Working with IU Archive’s material has been the most rewarding part of this internship so far. I’ve poured through resource files, had the pleasure of watching period reel-to-reel film footage, and was even able to check off my bucket-list goal of using a microfilm when looking for old Indiana Daily Student articles. It has been a nostalgic’s dream. The Office of the Bicentennial has provided me and its staff of student interns the opportunity to dig into IU’s past in order to better direct its future.

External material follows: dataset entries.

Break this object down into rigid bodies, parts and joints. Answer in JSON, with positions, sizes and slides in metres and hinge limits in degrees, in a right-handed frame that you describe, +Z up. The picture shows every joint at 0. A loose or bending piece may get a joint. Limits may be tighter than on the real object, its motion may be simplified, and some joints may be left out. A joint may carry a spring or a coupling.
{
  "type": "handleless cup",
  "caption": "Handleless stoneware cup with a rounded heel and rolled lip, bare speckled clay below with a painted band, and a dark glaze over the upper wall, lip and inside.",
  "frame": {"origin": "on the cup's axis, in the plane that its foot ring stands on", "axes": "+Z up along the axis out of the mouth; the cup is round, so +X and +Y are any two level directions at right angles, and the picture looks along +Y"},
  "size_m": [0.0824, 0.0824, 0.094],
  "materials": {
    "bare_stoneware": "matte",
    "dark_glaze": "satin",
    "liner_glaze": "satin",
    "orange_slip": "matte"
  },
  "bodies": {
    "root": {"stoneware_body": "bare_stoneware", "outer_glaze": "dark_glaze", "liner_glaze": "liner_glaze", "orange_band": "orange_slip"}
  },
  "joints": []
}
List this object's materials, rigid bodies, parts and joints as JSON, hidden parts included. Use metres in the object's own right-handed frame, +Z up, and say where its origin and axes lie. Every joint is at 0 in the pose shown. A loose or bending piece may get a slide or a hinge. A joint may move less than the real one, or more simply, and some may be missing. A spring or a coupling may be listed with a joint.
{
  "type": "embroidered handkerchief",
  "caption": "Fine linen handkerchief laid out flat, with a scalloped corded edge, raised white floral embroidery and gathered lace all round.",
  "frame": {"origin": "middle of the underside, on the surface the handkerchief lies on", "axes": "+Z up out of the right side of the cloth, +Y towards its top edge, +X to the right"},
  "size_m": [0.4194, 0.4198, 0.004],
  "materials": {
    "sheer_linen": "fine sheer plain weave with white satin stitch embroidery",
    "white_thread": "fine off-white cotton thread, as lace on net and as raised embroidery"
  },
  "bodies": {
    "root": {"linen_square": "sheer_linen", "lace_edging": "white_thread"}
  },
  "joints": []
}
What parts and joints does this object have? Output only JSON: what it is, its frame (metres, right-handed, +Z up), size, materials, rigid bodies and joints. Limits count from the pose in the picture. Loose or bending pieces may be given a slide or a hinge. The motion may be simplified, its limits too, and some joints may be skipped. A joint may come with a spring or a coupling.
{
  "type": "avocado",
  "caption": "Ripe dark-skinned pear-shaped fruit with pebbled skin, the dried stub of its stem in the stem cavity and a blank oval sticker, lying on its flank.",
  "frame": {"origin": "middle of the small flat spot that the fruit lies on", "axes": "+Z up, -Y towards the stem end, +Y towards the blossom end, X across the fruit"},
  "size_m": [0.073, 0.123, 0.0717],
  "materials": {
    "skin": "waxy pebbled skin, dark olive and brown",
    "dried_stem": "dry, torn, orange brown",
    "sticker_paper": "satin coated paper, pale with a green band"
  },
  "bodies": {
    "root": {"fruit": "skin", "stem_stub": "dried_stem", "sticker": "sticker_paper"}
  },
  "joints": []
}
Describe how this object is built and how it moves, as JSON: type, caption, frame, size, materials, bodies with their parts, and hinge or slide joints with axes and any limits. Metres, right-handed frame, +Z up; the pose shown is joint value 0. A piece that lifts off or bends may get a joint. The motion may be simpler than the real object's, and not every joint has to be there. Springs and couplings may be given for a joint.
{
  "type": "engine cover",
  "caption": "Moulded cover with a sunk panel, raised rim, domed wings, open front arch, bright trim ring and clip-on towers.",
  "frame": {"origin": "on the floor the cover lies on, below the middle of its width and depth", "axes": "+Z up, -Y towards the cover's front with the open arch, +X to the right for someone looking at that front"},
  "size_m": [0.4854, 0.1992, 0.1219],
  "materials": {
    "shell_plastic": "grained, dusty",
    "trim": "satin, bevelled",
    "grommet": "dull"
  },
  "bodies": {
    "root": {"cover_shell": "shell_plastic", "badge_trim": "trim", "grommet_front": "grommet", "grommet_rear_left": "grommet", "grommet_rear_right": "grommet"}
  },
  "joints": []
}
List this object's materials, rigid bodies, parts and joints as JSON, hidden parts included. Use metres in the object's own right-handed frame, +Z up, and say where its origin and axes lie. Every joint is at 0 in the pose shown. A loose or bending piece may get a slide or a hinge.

A big part of what I do as a researcher is ask questions and solve mysteries. Using primary sources to piece together the story of the Mini 500, and learning what it has meant for students at IU for almost 50 years, has led me to confront questions about how cultures change and what explains that change. Though the activities of the Mini 500 event remained relatively stable throughout its history, changes in traditional gender norms reflected back on the Mini. The Mini 500 began in the 1950s as what was then an appropriate way to include women in what was quickly becoming one of IU’s most important annual events. The Mini endured feminist activism of the 1960s, the introduction of Title IX legislation in the 1970s, and the eventual move to de-gender the event in the 1980s. Was the Mini 500 ever appropriate? What could its history tell us about the role of women at Indiana University?
I’m looking forward to the next phase of my project when I’ll begin to put together a multimedia website telling the story and exploring these issues of the Mini 500 at IU.